- _DO THIS_: Look through the data below and extract, unchanged, the lines from the one that contains "obj.data.transform(obj.matrix_world)" to the one that contains "# ---- driving", both included.

- _DATASET EXCERPTS_:

+ + + +

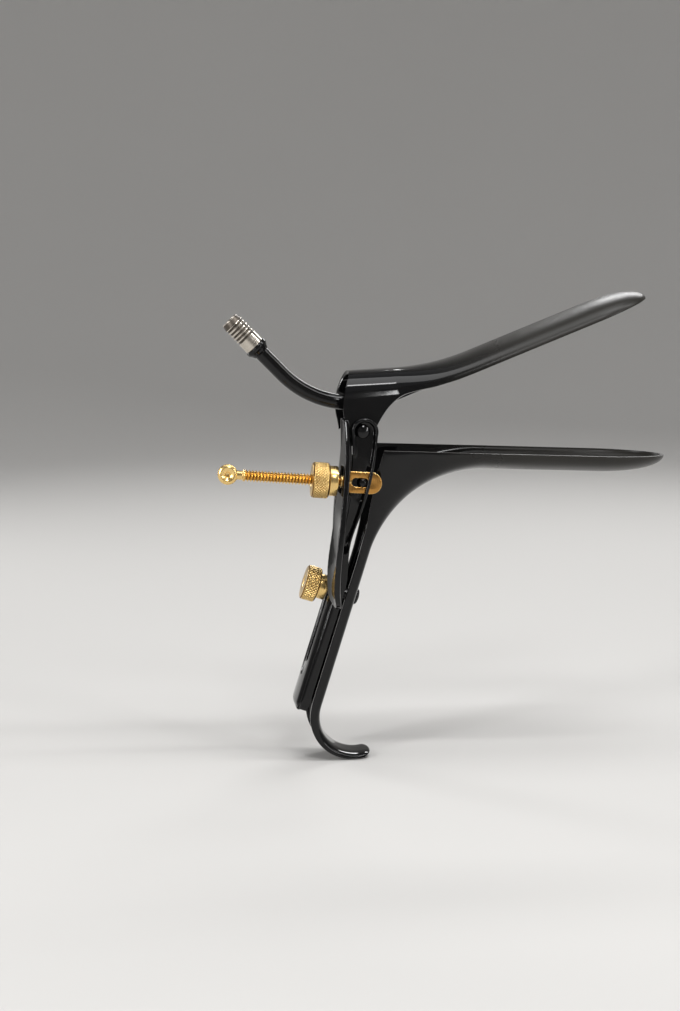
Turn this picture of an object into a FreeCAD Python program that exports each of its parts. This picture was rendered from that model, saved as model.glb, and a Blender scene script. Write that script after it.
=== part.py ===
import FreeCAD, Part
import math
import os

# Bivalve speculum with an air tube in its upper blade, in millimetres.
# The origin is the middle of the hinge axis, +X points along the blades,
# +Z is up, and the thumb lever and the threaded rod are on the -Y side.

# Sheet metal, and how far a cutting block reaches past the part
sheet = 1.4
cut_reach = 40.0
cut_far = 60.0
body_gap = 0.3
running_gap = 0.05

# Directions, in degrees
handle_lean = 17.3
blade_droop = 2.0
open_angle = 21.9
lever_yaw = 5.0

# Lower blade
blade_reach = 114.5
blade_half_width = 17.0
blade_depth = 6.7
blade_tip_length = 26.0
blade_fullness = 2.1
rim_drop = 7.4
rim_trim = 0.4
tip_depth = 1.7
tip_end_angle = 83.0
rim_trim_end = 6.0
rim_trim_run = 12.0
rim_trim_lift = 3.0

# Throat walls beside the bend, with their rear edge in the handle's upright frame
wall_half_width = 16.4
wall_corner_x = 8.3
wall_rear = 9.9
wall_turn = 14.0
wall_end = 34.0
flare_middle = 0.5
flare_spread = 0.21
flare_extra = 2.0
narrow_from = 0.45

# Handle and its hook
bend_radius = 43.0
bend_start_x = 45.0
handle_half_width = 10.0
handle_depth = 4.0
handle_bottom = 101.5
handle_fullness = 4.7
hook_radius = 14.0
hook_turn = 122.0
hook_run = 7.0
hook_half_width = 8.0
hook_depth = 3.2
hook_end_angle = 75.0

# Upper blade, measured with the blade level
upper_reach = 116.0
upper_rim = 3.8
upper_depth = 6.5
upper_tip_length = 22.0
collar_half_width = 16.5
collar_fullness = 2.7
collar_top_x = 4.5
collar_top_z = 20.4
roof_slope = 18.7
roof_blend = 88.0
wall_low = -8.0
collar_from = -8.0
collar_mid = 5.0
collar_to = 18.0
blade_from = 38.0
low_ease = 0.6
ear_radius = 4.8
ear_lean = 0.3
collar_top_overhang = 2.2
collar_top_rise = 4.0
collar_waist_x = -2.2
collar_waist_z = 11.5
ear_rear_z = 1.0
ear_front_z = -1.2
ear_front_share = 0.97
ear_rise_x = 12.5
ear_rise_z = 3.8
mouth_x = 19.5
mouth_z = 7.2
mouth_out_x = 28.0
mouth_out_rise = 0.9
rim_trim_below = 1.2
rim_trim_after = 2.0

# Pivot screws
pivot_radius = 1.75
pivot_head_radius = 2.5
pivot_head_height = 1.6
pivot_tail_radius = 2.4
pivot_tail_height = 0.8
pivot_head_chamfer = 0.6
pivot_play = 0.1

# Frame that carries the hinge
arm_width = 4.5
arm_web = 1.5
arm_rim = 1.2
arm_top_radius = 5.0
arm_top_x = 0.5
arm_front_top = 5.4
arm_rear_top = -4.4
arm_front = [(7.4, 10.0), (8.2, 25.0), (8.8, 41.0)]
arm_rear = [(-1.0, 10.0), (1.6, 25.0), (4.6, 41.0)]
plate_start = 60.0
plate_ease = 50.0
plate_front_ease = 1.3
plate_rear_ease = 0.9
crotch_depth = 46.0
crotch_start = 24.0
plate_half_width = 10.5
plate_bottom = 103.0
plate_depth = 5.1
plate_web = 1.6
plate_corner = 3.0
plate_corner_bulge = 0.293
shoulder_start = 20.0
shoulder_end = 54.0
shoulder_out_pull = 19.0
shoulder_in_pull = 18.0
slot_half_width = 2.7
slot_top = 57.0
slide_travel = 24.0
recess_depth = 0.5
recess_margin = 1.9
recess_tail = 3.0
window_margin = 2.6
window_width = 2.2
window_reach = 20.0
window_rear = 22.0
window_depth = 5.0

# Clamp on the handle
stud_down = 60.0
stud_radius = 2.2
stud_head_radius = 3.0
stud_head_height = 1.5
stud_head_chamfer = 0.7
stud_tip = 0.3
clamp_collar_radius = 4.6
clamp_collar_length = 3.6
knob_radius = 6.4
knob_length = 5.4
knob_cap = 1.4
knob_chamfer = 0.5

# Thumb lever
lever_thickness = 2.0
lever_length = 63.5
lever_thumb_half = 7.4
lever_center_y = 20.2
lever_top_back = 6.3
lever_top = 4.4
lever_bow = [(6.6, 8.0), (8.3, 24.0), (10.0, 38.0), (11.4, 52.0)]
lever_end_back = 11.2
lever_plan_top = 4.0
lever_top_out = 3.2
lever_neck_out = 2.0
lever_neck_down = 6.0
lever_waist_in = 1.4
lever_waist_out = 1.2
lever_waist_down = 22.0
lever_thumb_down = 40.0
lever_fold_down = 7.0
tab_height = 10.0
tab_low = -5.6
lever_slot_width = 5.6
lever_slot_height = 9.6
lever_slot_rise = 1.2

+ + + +

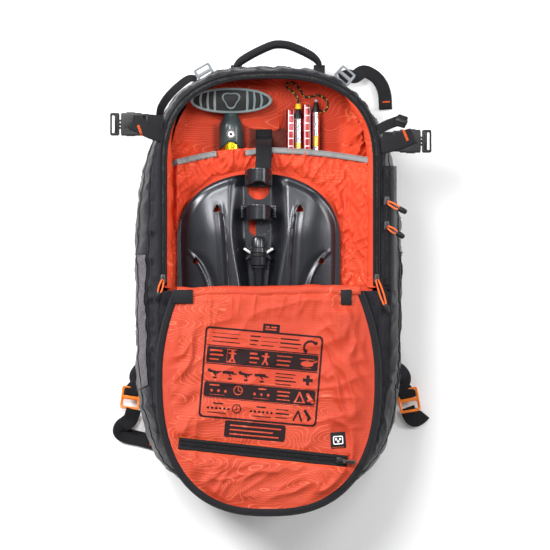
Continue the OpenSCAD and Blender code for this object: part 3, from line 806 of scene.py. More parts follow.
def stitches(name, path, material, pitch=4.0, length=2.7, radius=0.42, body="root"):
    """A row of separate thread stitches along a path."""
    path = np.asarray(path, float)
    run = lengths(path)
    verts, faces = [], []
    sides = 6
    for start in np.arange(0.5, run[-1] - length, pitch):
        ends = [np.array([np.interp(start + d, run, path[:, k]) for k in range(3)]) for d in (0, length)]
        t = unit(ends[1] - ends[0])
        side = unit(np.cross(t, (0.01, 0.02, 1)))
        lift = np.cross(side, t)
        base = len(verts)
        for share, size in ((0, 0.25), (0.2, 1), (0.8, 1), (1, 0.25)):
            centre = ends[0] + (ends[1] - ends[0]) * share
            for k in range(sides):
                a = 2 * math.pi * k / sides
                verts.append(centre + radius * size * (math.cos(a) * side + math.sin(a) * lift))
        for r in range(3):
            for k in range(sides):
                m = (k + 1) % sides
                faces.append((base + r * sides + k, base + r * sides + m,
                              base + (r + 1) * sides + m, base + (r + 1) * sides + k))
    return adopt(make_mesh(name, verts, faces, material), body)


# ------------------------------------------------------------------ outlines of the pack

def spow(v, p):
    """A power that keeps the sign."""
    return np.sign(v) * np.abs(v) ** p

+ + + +

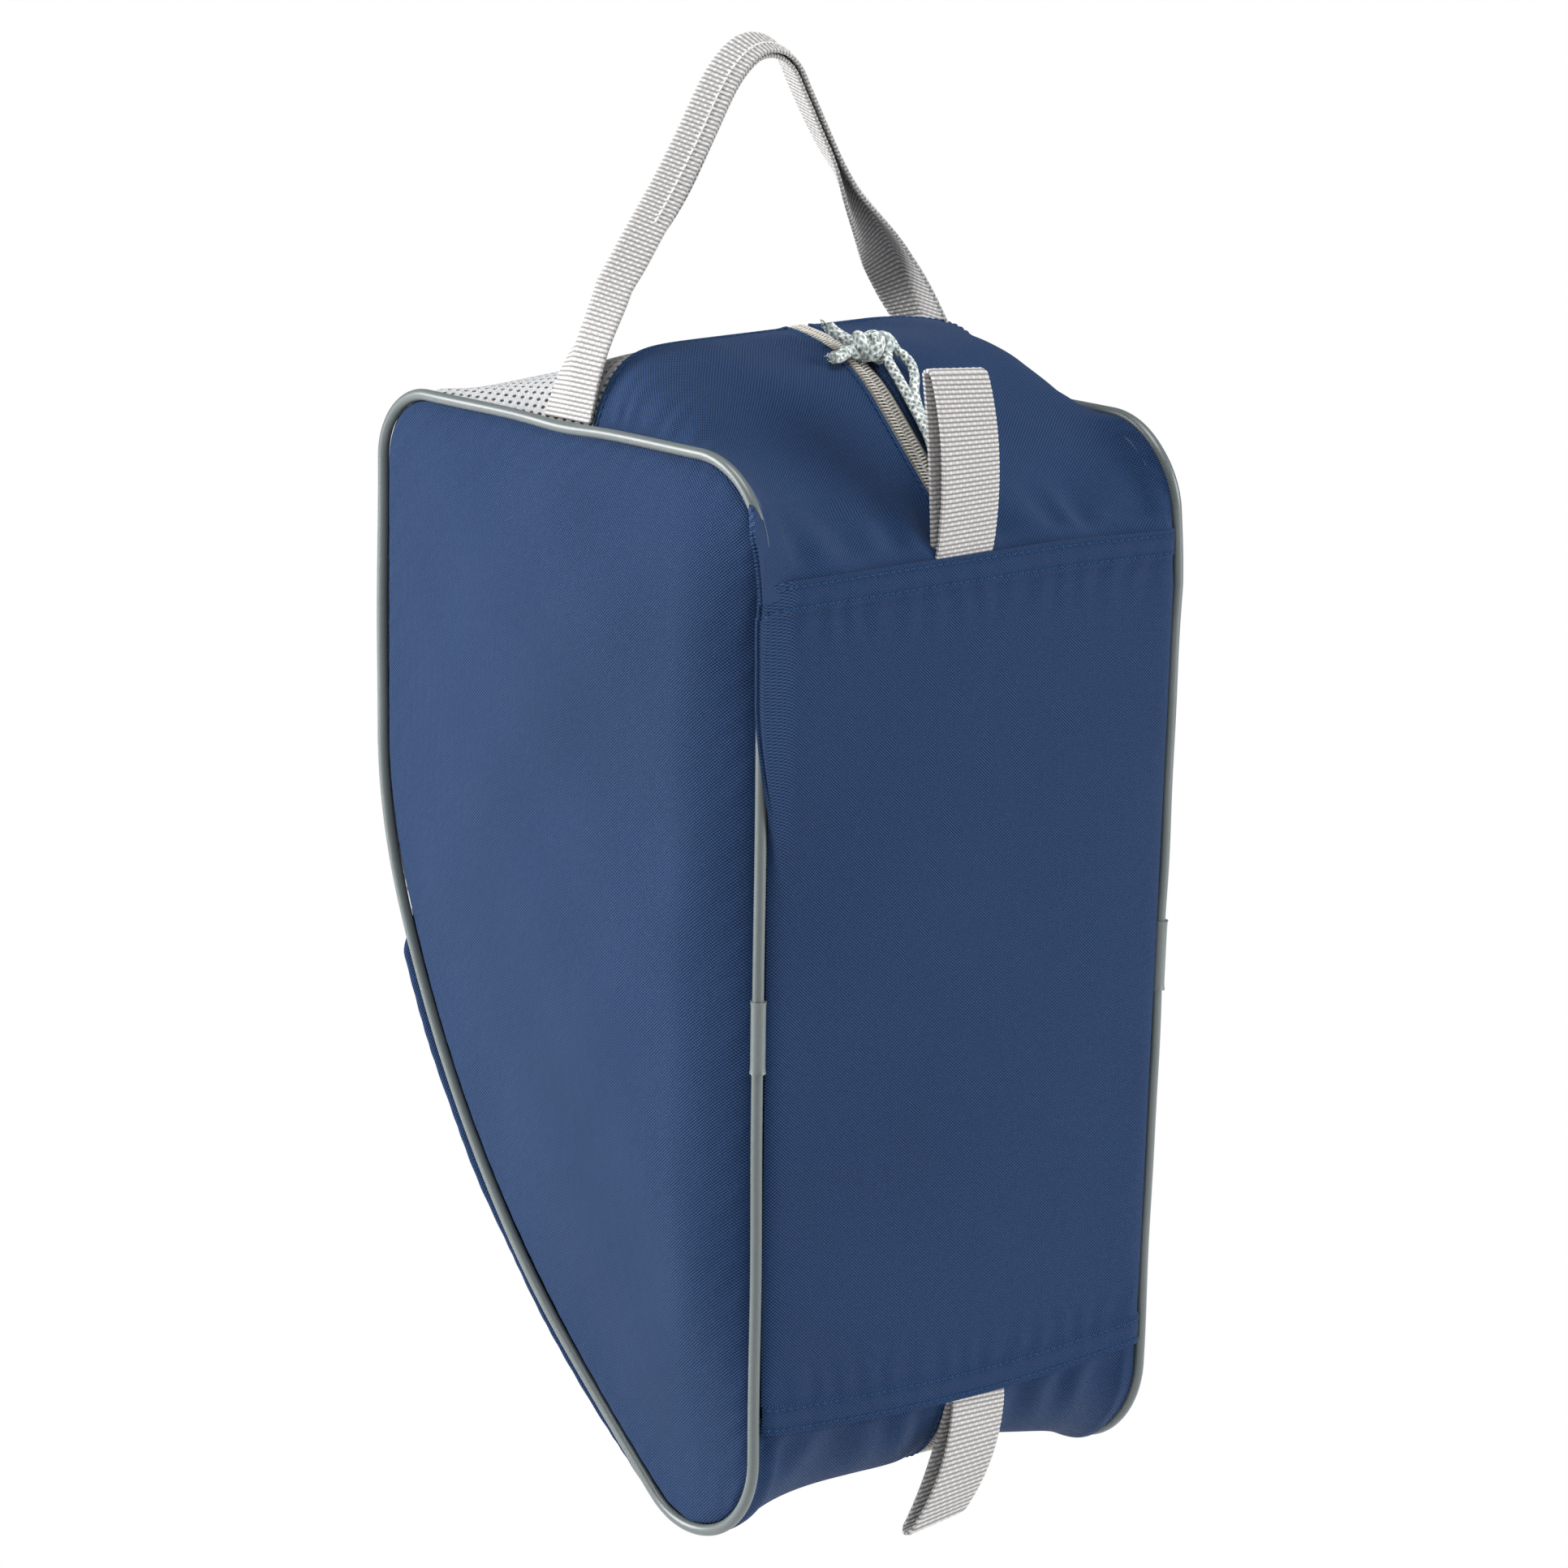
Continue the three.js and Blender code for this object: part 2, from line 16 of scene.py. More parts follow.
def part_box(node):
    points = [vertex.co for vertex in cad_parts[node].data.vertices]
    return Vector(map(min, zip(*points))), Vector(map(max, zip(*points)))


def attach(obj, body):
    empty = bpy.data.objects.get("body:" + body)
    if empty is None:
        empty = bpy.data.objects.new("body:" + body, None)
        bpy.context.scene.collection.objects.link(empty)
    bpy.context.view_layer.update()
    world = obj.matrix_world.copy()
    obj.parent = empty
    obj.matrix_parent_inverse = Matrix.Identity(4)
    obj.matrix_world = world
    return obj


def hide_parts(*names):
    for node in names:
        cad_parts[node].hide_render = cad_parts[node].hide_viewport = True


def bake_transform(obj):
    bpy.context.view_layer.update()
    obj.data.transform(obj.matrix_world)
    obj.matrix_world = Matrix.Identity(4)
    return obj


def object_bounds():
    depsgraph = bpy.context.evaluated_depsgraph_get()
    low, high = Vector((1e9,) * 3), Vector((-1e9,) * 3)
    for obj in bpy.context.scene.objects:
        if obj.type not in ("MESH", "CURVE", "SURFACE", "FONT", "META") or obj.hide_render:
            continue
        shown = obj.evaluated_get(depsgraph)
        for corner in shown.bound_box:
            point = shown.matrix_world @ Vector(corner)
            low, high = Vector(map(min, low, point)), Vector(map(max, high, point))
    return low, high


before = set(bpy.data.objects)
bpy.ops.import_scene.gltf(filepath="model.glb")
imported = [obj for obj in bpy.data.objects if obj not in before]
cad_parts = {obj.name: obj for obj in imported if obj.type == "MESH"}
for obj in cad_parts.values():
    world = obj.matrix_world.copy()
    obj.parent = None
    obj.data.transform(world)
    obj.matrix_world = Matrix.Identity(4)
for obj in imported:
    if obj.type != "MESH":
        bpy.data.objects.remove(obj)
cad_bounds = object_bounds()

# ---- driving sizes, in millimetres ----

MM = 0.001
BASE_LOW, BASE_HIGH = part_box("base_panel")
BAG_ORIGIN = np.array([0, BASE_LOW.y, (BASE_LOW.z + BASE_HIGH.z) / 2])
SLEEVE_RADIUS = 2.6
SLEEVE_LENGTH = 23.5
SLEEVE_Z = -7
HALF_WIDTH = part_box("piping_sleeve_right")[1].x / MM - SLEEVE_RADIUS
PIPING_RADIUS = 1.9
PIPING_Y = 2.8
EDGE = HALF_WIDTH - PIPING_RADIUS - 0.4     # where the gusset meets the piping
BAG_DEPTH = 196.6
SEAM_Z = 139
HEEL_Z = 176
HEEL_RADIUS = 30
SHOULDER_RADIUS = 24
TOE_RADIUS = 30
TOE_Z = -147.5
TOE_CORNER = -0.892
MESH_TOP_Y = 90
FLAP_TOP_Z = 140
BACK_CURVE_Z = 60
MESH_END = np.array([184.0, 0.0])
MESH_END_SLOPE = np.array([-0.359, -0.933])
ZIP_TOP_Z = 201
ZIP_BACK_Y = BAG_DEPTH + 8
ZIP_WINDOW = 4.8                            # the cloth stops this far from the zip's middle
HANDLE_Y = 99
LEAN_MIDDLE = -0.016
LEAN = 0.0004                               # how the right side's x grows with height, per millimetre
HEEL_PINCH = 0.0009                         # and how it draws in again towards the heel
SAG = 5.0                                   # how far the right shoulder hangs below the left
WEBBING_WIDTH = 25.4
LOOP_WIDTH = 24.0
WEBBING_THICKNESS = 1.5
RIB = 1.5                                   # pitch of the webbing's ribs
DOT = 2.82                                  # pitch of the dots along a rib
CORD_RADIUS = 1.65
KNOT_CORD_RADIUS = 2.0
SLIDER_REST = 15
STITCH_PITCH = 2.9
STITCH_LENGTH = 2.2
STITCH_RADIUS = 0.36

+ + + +

- _WRITTEN RESPONSE_:
    obj.data.transform(obj.matrix_world)
    obj.matrix_world = Matrix.Identity(4)
    return obj


def object_bounds():
    depsgraph = bpy.context.evaluated_depsgraph_get()
    low, high = Vector((1e9,) * 3), Vector((-1e9,) * 3)
    for obj in bpy.context.scene.objects:
        if obj.type not in ("MESH", "CURVE", "SURFACE", "FONT", "META") or obj.hide_render:
            continue
        shown = obj.evaluated_get(depsgraph)
        for corner in shown.bound_box:
            point = shown.matrix_world @ Vector(corner)
            low, high = Vector(map(min, low, point)), Vector(map(max, high, point))
    return low, high


before = set(bpy.data.objects)
bpy.ops.import_scene.gltf(filepath="model.glb")
imported = [obj for obj in bpy.data.objects if obj not in before]
cad_parts = {obj.name: obj for obj in imported if obj.type == "MESH"}
for obj in cad_parts.values():
    world = obj.matrix_world.copy()
    obj.parent = None
    obj.data.transform(world)
    obj.matrix_world = Matrix.Identity(4)
for obj in imported:
    if obj.type != "MESH":
        bpy.data.objects.remove(obj)
cad_bounds = object_bounds()

# ---- driving sizes, in millimetres ----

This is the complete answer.